Facile synthesis of coral cauliflower‐like polypyrrole hemispheres toward screening electromagnetic interference pollution
Gopal Kulkarni, Priyanka Kandesar, Ninad B. Velhal, Haekyoung Kim, Vijaya Puri
Abstract
Abstract In this study, coral cauliflower‐like polypyrrole (PPy) hemispheres are synthesized on an alumina substrate via a simple chemical oxidative polymerization route. The stony coral‐like morphology of PPy hemispheres acts as a conducting trap in absorbing electromagnetic (EM) radiation via multiple internal reflections.
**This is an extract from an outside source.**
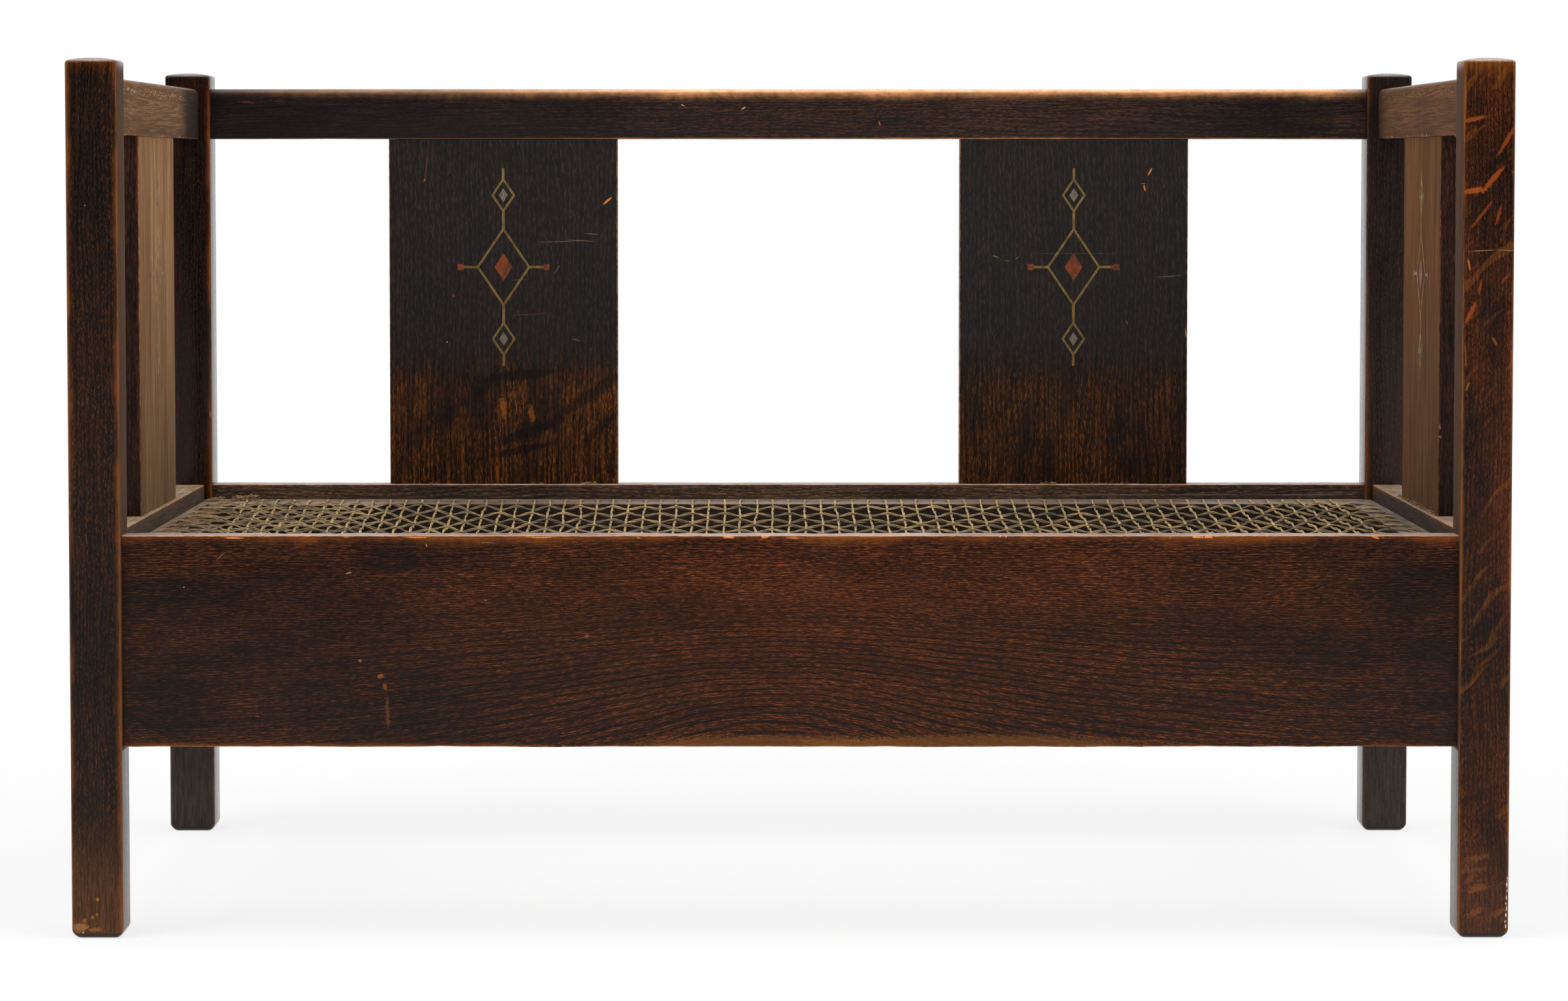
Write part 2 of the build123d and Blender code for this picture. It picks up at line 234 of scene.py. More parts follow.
# A scratch, chip or stain in one place: a long ragged spot that leans about the y or x axis
nodes, given, close = start_effect("placed_mark", ["Point", "Place", "Turn", "Half Size"],
                                   ["Raggedness"], ["Mark"])
local = nodes.vector("SUBTRACT", given["Point"], given["Place"])
turned = nodes.add("VectorRotate", {"Vector": local, "Rotation": given["Turn"]},
                   rotation_type="EULER_XYZ").outputs[0]
away = nodes.length(nodes.vector("DIVIDE", turned, given["Half Size"]))
torn = nodes.fibre_noise(given["Point"], 0.0022, 3.0, 0.7)
away = nodes.plus(away, nodes.swing(torn, given["Raggedness"]))
placed_mark = close(nodes.ramp(away, 1.05, 0.55))

# Small round knocks, on some parts of a board and not on others
nodes, given, close = start_effect("knocks", ["Point"], [], ["Dents"])
cells = nodes.add("TexVoronoi", {"Vector": given["Point"], "Scale": 11.0}).outputs["Distance"]
kept_few = nodes.fibre_noise(given["Point"], 0.09, 1.0)
knocks = close(nodes.times(nodes.ramp(cells, 0.03, 0.012), nodes.ramp(kept_few, 0.5, 0.6)))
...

A PPy thin film deposited at 0.2 M pyrrole concentration shows a minimum reflection loss (RL) of −30.80 dB (99.9% microwave absorption) at the frequency of 14.2 GHz, and the highest total shielding effectiveness achieved is −18.3 dB at 16.8 GHz at 4.38 μm film thickness. The thin films exhibit excellent microwave absorption ability at low thicknesses, and the effective absorption bandwidth (RL < –10 dB) attains a high value of 2.2 GHz in the frequency range of 13–15.2 GHz. These findings can help researchers to enhance the EM wave absorption characteristics in a broad frequency region using lightweight intrinsically conducting polymers.